### Required task
Quote the data below in full, please, without altering anything.

-.-.-

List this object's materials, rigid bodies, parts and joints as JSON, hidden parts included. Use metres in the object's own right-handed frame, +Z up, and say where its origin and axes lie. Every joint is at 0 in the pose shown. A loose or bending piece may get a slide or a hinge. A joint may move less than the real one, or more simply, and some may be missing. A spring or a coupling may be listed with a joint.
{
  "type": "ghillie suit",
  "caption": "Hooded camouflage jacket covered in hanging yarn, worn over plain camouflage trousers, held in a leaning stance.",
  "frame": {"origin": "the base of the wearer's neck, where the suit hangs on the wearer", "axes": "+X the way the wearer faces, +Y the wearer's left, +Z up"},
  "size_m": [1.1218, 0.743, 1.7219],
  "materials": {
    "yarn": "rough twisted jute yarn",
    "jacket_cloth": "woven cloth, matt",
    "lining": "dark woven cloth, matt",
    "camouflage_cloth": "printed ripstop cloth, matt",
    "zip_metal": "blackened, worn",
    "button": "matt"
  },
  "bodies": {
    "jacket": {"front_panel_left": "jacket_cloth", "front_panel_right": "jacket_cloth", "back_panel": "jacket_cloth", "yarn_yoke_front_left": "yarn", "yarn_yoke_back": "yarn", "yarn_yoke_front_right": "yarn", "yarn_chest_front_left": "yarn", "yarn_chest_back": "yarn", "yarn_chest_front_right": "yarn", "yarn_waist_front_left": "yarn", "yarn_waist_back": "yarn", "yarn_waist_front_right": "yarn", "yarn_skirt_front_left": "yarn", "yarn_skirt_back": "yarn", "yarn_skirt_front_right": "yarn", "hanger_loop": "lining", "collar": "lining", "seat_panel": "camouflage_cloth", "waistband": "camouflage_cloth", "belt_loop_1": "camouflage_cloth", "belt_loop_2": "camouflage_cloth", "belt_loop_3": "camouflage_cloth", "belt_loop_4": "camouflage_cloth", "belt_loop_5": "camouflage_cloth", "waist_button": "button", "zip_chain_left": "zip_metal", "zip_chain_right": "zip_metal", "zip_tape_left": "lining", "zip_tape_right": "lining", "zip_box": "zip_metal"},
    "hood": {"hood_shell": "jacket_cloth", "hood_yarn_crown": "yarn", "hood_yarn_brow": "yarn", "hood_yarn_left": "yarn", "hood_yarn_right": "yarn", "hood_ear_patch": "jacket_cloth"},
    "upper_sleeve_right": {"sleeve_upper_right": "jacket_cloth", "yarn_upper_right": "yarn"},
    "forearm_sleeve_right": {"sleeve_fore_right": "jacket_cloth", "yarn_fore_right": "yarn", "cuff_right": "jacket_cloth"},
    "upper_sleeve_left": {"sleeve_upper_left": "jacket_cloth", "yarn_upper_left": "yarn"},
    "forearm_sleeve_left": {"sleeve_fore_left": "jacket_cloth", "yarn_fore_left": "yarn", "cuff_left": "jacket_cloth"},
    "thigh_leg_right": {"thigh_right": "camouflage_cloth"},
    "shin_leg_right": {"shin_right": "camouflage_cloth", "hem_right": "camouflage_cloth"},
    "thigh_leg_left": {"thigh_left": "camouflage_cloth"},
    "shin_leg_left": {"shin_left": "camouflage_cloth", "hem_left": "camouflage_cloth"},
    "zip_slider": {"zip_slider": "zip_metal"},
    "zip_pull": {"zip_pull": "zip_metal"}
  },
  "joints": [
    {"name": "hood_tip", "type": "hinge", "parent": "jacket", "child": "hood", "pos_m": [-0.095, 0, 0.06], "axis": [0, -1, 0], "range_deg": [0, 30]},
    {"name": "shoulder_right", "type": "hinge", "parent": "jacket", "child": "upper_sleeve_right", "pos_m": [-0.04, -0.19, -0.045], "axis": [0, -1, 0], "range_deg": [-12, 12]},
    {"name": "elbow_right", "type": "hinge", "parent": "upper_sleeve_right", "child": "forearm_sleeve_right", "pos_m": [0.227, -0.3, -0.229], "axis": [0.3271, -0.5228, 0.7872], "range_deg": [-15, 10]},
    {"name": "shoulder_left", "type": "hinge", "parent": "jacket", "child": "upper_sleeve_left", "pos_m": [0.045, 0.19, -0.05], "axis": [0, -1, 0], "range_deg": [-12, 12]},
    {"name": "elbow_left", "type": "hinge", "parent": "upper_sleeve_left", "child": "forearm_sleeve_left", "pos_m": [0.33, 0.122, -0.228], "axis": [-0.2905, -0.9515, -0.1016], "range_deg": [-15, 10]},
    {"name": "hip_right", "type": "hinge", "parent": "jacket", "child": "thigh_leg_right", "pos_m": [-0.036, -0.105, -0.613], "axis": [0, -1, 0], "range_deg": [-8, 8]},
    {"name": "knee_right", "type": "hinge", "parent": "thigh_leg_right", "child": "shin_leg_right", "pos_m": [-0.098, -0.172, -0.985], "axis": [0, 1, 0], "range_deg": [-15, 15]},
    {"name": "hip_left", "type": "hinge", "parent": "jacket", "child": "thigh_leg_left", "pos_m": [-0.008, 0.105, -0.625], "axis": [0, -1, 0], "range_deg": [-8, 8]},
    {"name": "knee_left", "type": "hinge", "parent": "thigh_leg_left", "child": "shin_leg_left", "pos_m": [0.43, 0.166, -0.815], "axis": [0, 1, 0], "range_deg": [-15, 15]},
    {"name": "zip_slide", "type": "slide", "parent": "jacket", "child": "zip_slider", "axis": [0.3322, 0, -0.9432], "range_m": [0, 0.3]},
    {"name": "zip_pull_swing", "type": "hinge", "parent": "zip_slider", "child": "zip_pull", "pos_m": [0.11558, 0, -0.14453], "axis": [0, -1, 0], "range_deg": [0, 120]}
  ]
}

-.-.-

### Correct output
List this object's materials, rigid bodies, parts and joints as JSON, hidden parts included. Use metres in the object's own right-handed frame, +Z up, and say where its origin and axes lie. Every joint is at 0 in the pose shown. A loose or bending piece may get a slide or a hinge. A joint may move less than the real one, or more simply, and some may be missing. A spring or a coupling may be listed with a joint.
{
  "type": "ghillie suit",
  "caption": "Hooded camouflage jacket covered in hanging yarn, worn over plain camouflage trousers, held in a leaning stance.",
  "frame": {"origin": "the base of the wearer's neck, where the suit hangs on the wearer", "axes": "+X the way the wearer faces, +Y the wearer's left, +Z up"},
  "size_m": [1.1218, 0.743, 1.7219],
  "materials": {
    "yarn": "rough twisted jute yarn",
    "jacket_cloth": "woven cloth, matt",
    "lining": "dark woven cloth, matt",
    "camouflage_cloth": "printed ripstop cloth, matt",
    "zip_metal": "blackened, worn",
    "button": "matt"
  },
  "bodies": {
    "jacket": {"front_panel_left": "jacket_cloth", "front_panel_right": "jacket_cloth", "back_panel": "jacket_cloth", "yarn_yoke_front_left": "yarn", "yarn_yoke_back": "yarn", "yarn_yoke_front_right": "yarn", "yarn_chest_front_left": "yarn", "yarn_chest_back": "yarn", "yarn_chest_front_right": "yarn", "yarn_waist_front_left": "yarn", "yarn_waist_back": "yarn", "yarn_waist_front_right": "yarn", "yarn_skirt_front_left": "yarn", "yarn_skirt_back": "yarn", "yarn_skirt_front_right": "yarn", "hanger_loop": "lining", "collar": "lining", "seat_panel": "camouflage_cloth", "waistband": "camouflage_cloth", "belt_loop_1": "camouflage_cloth", "belt_loop_2": "camouflage_cloth", "belt_loop_3": "camouflage_cloth", "belt_loop_4": "camouflage_cloth", "belt_loop_5": "camouflage_cloth", "waist_button": "button", "zip_chain_left": "zip_metal", "zip_chain_right": "zip_metal", "zip_tape_left": "lining", "zip_tape_right": "lining", "zip_box": "zip_metal"},
    "hood": {"hood_shell": "jacket_cloth", "hood_yarn_crown": "yarn", "hood_yarn_brow": "yarn", "hood_yarn_left": "yarn", "hood_yarn_right": "yarn", "hood_ear_patch": "jacket_cloth"},
    "upper_sleeve_right": {"sleeve_upper_right": "jacket_cloth", "yarn_upper_right": "yarn"},
    "forearm_sleeve_right": {"sleeve_fore_right": "jacket_cloth", "yarn_fore_right": "yarn", "cuff_right": "jacket_cloth"},
    "upper_sleeve_left": {"sleeve_upper_left": "jacket_cloth", "yarn_upper_left": "yarn"},
    "forearm_sleeve_left": {"sleeve_fore_left": "jacket_cloth", "yarn_fore_left": "yarn", "cuff_left": "jacket_cloth"},
    "thigh_leg_right": {"thigh_right": "camouflage_cloth"},
    "shin_leg_right": {"shin_right": "camouflage_cloth", "hem_right": "camouflage_cloth"},
    "thigh_leg_left": {"thigh_left": "camouflage_cloth"},
    "shin_leg_left": {"shin_left": "camouflage_cloth", "hem_left": "camouflage_cloth"},
    "zip_slider": {"zip_slider": "zip_metal"},
    "zip_pull": {"zip_pull": "zip_metal"}
  },
  "joints": [
    {"name": "hood_tip", "type": "hinge", "parent": "jacket", "child": "hood", "pos_m": [-0.095, 0, 0.06], "axis": [0, -1, 0], "range_deg": [0, 30]},
    {"name": "shoulder_right", "type": "hinge", "parent": "jacket", "child": "upper_sleeve_right", "pos_m": [-0.04, -0.19, -0.045], "axis": [0, -1, 0], "range_deg": [-12, 12]},
    {"name": "elbow_right", "type": "hinge", "parent": "upper_sleeve_right", "child": "forearm_sleeve_right", "pos_m": [0.227, -0.3, -0.229], "axis": [0.3271, -0.5228, 0.7872], "range_deg": [-15, 10]},
    {"name": "shoulder_left", "type": "hinge", "parent": "jacket", "child": "upper_sleeve_left", "pos_m": [0.045, 0.19, -0.05], "axis": [0, -1, 0], "range_deg": [-12, 12]},
    {"name": "elbow_left", "type": "hinge", "parent": "upper_sleeve_left", "child": "forearm_sleeve_left", "pos_m": [0.33, 0.122, -0.228], "axis": [-0.2905, -0.9515, -0.1016], "range_deg": [-15, 10]},
    {"name": "hip_right", "type": "hinge", "parent": "jacket", "child": "thigh_leg_right", "pos_m": [-0.036, -0.105, -0.613], "axis": [0, -1, 0], "range_deg": [-8, 8]},
    {"name": "knee_right", "type": "hinge", "parent": "thigh_leg_right", "child": "shin_leg_right", "pos_m": [-0.098, -0.172, -0.985], "axis": [0, 1, 0], "range_deg": [-15, 15]},
    {"name": "hip_left", "type": "hinge", "parent": "jacket", "child": "thigh_leg_left", "pos_m": [-0.008, 0.105, -0.625], "axis": [0, -1, 0], "range_deg": [-8, 8]},
    {"name": "knee_left", "type": "hinge", "parent": "thigh_leg_left", "child": "shin_leg_left", "pos_m": [0.43, 0.166, -0.815], "axis": [0, 1, 0], "range_deg": [-15, 15]},
    {"name": "zip_slide", "type": "slide", "parent": "jacket", "child": "zip_slider", "axis": [0.3322, 0, -0.9432], "range_m": [0, 0.3]},
    {"name": "zip_pull_swing", "type": "hinge", "parent": "zip_slider", "child": "zip_pull", "pos_m": [0.11558, 0, -0.14453], "axis": [0, -1, 0], "range_deg": [0, 120]}
  ]
}